Write out all of the data exactly as it appears.

Extracted data.
»»

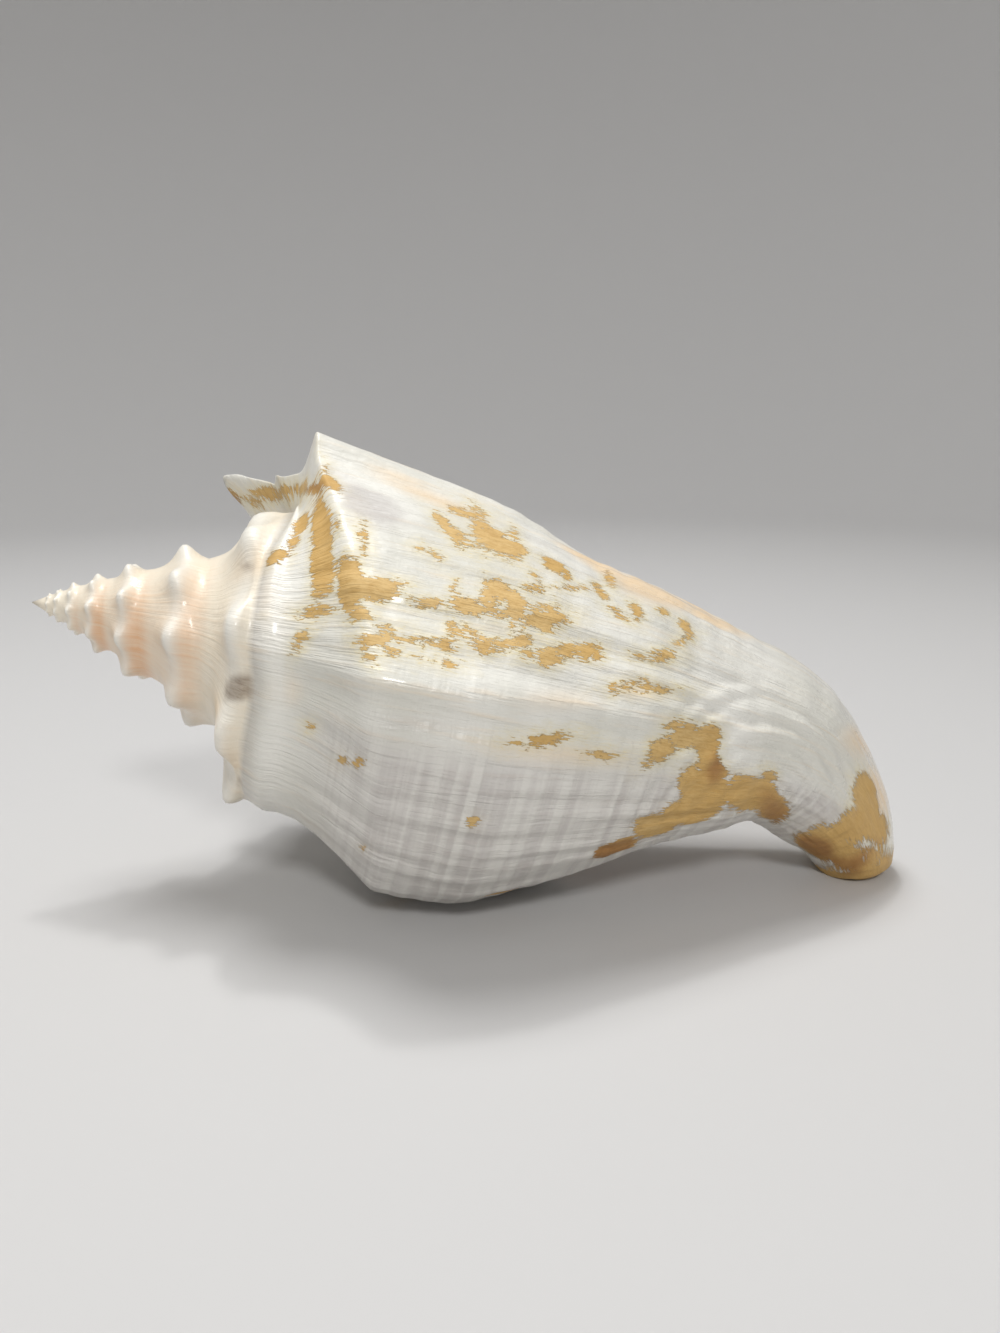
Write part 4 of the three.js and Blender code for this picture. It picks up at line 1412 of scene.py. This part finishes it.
@dataclass
class Studio:
    """Floor that sweeps up into a round backdrop, soft lamps, and the camera."""

    flat: float = 0.75
    sweep: float = 0.5
    high: float = 2.0
    view: View = View()
    clip: float = 0.005
    world: float = 0.46
    lamps: tuple[Lamp, ...] = (
        Lamp("lamp_top", (-0.15, 0.10, 0.95), (0.0, 0.0, 0.03), 0.4, 4.9),
        Lamp("lamp_glint", (-0.05, 0.18, 0.9), (0.0, 0.0, 0.05), 0.07, 1.3),
        Lamp("lamp_front", (0.05, -0.75, 0.7), (0.0, 0.0, 0.04), 0.16, 3.3),
    )

    def backdrop(self) -> bpy.types.Object:
        """Floor as a surface of revolution: a flat disc, a quarter circle, and a wall.

        Returns:
            The floor object.
        """
        turn = np.linspace(0.0, np.pi / 2.0, 17)
        bend = self.flat + self.sweep * np.sin(turn)
        radius = np.concatenate([[0.0, self.flat / 2.0], bend, [self.flat + self.sweep]])
        height = np.concatenate([[0.0, 0.0], self.sweep * (1.0 - np.cos(turn)), [self.high]])
        around = np.linspace(0.0, 2.0 * np.pi, 97)[:-1]
        x = radius[:, None] * np.cos(around)
        y = radius[:, None] * np.sin(around)
        z = np.broadcast_to(height[:, None], x.shape)
        points = np.stack([x, y, z], axis=-1).reshape(-1, 3)
        index = np.arange(x.size).reshape(x.shape)
        a, b = index[:-1], np.roll(index, -1, axis=1)[:-1]
        c, d = np.roll(index, -1, axis=1)[1:], index[1:]
        quads = np.stack([a, d, c, b], axis=-1).reshape(-1, 4)[len(around):]
        centre = np.stack([a[0], d[0], c[0]], axis=-1)
        points[index[0]] = 0.0
        mesh = bpy.data.meshes.new("floor")
        mesh.from_pydata(points.tolist(), [], quads.tolist() + centre.tolist())
        mesh.polygons.foreach_set("use_smooth", np.ones(len(mesh.polygons), bool))
        mesh.materials.append(FloorFinish().make())
        floor = bpy.data.objects.new("floor", mesh)
        bpy.context.scene.collection.objects.link(floor)
        return floor

    def light(self) -> None:
        """Hangs the lamps and sets the even light of the room."""
        for lamp in self.lamps:
            data = bpy.data.lights.new(lamp.name, "AREA")
            data.shape = "DISK"
            data.size = lamp.size
            data.energy = lamp.power
            made = bpy.data.objects.new(lamp.name, data)
            made.location = lamp.at
            made.rotation_mode = "QUATERNION"
            aim = Vector(lamp.aim) - Vector(lamp.at)
            made.rotation_quaternion = aim.to_track_quat("-Z", "Y")
            bpy.context.scene.collection.objects.link(made)
        world = bpy.data.worlds.new("room")
        world.use_nodes = True
        back = world.node_tree.nodes["Background"]
        back.inputs[0].default_value = (1.0, 1.0, 1.0, 1.0)
        back.inputs[1].default_value = self.world
        bpy.context.scene.world = world

    def camera(self) -> None:
        """Sets the camera at the photograph's viewing angle."""
        data = bpy.data.cameras.new("camera")
        data.lens = self.view.lens
        data.sensor_width = self.view.sensor
        data.clip_start = self.clip
        made = bpy.data.objects.new("camera", data)
        made.location = self.view.at
        made.rotation_euler = self.view.turn
        bpy.context.scene.collection.objects.link(made)
        bpy.context.scene.camera = made


def main() -> None:
    """Loads the frame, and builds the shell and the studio."""
    logging.basicConfig(level=logging.INFO, format="%(name)s: %(message)s")
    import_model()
    studio = Studio()
    shell = Shell().build(studio.view)
    shell.data.materials.append(ShellFinish().make())
    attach(shell, "root")
    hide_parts("conch_shell")
    LOG.info("shell: %d vertices, %d faces", len(shell.data.vertices), len(shell.data.polygons))
    bpy.context.scene.view_settings.view_transform = "Standard"
    studio.backdrop()
    studio.light()
    studio.camera()
    LOG.info("studio: floor, %d lamps and the camera", len(studio.lamps))


if __name__ == "__main__":
    main()
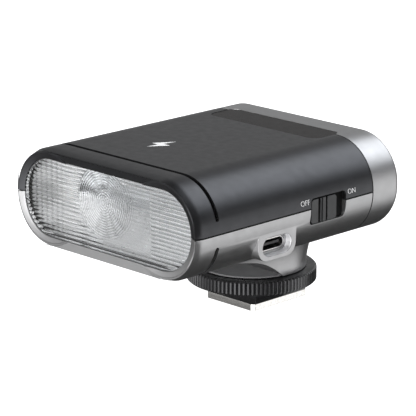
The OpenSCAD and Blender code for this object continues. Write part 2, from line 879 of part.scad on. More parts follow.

««

Solution to this task.
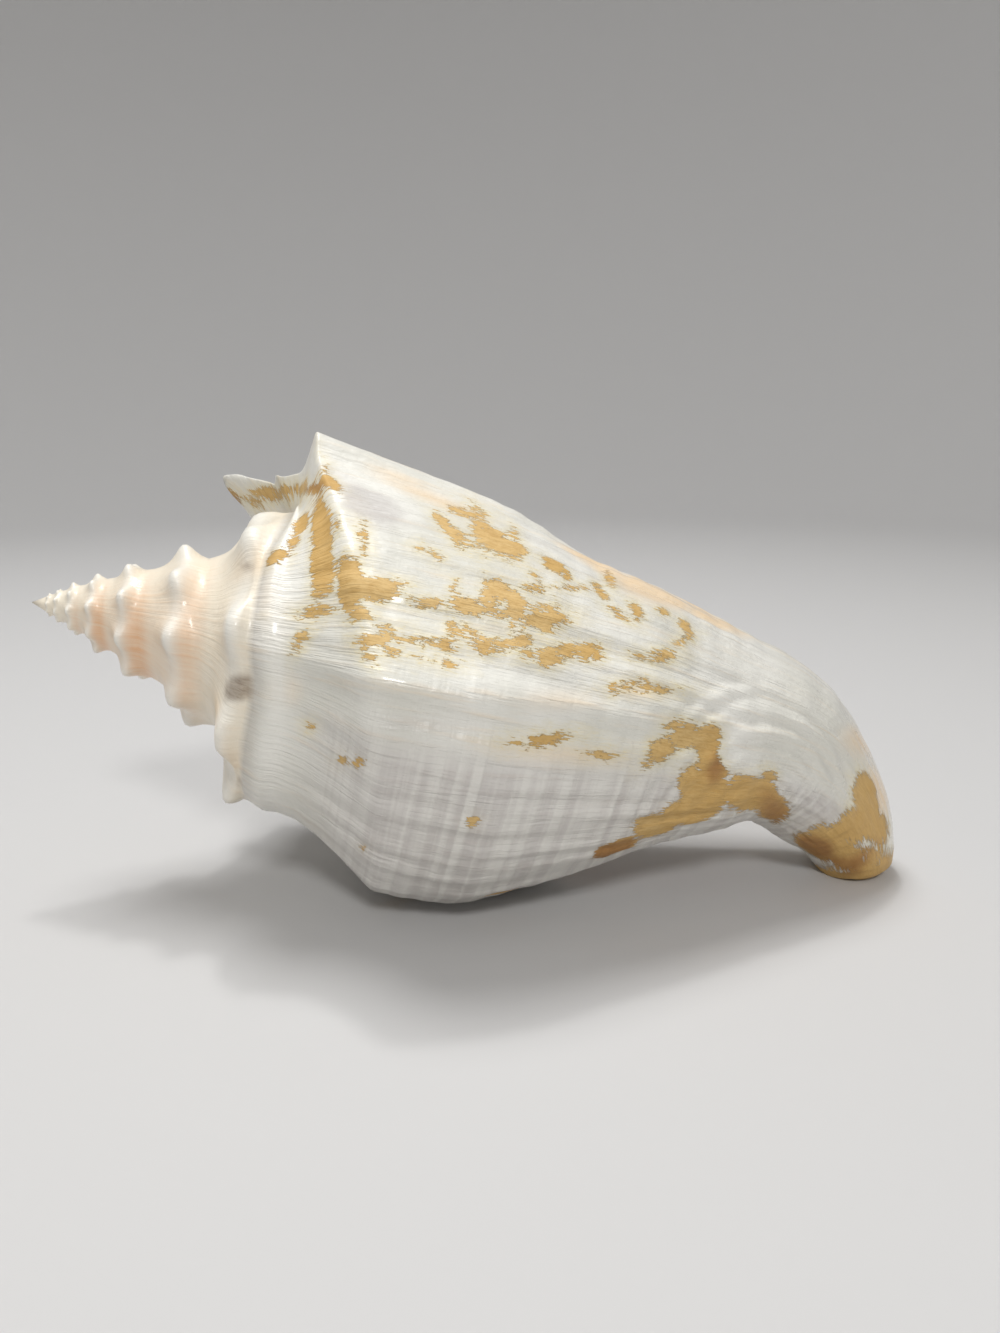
Write part 4 of the three.js and Blender code for this picture. It picks up at line 1412 of scene.py. This part finishes it.
@dataclass
class Studio:
    """Floor that sweeps up into a round backdrop, soft lamps, and the camera."""

    flat: float = 0.75
    sweep: float = 0.5
    high: float = 2.0
    view: View = View()
    clip: float = 0.005
    world: float = 0.46
    lamps: tuple[Lamp, ...] = (
        Lamp("lamp_top", (-0.15, 0.10, 0.95), (0.0, 0.0, 0.03), 0.4, 4.9),
        Lamp("lamp_glint", (-0.05, 0.18, 0.9), (0.0, 0.0, 0.05), 0.07, 1.3),
        Lamp("lamp_front", (0.05, -0.75, 0.7), (0.0, 0.0, 0.04), 0.16, 3.3),
    )

    def backdrop(self) -> bpy.types.Object:
        """Floor as a surface of revolution: a flat disc, a quarter circle, and a wall.

        Returns:
            The floor object.
        """
        turn = np.linspace(0.0, np.pi / 2.0, 17)
        bend = self.flat + self.sweep * np.sin(turn)
        radius = np.concatenate([[0.0, self.flat / 2.0], bend, [self.flat + self.sweep]])
        height = np.concatenate([[0.0, 0.0], self.sweep * (1.0 - np.cos(turn)), [self.high]])
        around = np.linspace(0.0, 2.0 * np.pi, 97)[:-1]
        x = radius[:, None] * np.cos(around)
        y = radius[:, None] * np.sin(around)
        z = np.broadcast_to(height[:, None], x.shape)
        points = np.stack([x, y, z], axis=-1).reshape(-1, 3)
        index = np.arange(x.size).reshape(x.shape)
        a, b = index[:-1], np.roll(index, -1, axis=1)[:-1]
        c, d = np.roll(index, -1, axis=1)[1:], index[1:]
        quads = np.stack([a, d, c, b], axis=-1).reshape(-1, 4)[len(around):]
        centre = np.stack([a[0], d[0], c[0]], axis=-1)
        points[index[0]] = 0.0
        mesh = bpy.data.meshes.new("floor")
        mesh.from_pydata(points.tolist(), [], quads.tolist() + centre.tolist())
        mesh.polygons.foreach_set("use_smooth", np.ones(len(mesh.polygons), bool))
        mesh.materials.append(FloorFinish().make())
        floor = bpy.data.objects.new("floor", mesh)
        bpy.context.scene.collection.objects.link(floor)
        return floor

    def light(self) -> None:
        """Hangs the lamps and sets the even light of the room."""
        for lamp in self.lamps:
            data = bpy.data.lights.new(lamp.name, "AREA")
            data.shape = "DISK"
            data.size = lamp.size
            data.energy = lamp.power
            made = bpy.data.objects.new(lamp.name, data)
            made.location = lamp.at
            made.rotation_mode = "QUATERNION"
            aim = Vector(lamp.aim) - Vector(lamp.at)
            made.rotation_quaternion = aim.to_track_quat("-Z", "Y")
            bpy.context.scene.collection.objects.link(made)
        world = bpy.data.worlds.new("room")
        world.use_nodes = True
        back = world.node_tree.nodes["Background"]
        back.inputs[0].default_value = (1.0, 1.0, 1.0, 1.0)
        back.inputs[1].default_value = self.world
        bpy.context.scene.world = world

    def camera(self) -> None:
        """Sets the camera at the photograph's viewing angle."""
        data = bpy.data.cameras.new("camera")
        data.lens = self.view.lens
        data.sensor_width = self.view.sensor
        data.clip_start = self.clip
        made = bpy.data.objects.new("camera", data)
        made.location = self.view.at
        made.rotation_euler = self.view.turn
        bpy.context.scene.collection.objects.link(made)
        bpy.context.scene.camera = made


def main() -> None:
    """Loads the frame, and builds the shell and the studio."""
    logging.basicConfig(level=logging.INFO, format="%(name)s: %(message)s")
    import_model()
    studio = Studio()
    shell = Shell().build(studio.view)
    shell.data.materials.append(ShellFinish().make())
    attach(shell, "root")
    hide_parts("conch_shell")
    LOG.info("shell: %d vertices, %d faces", len(shell.data.vertices), len(shell.data.polygons))
    bpy.context.scene.view_settings.view_transform = "Standard"
    studio.backdrop()
    studio.light()
    studio.camera()
    LOG.info("studio: floor, %d lamps and the camera", len(studio.lamps))


if __name__ == "__main__":
    main()
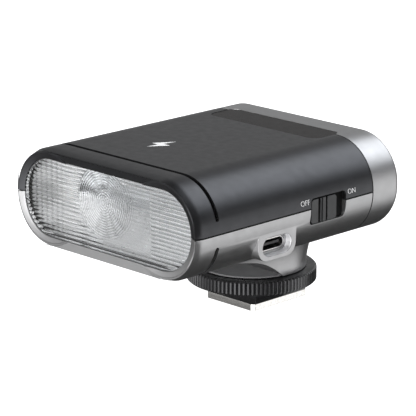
The OpenSCAD and Blender code for this object continues. Write part 2, from line 879 of part.scad on. More parts follow.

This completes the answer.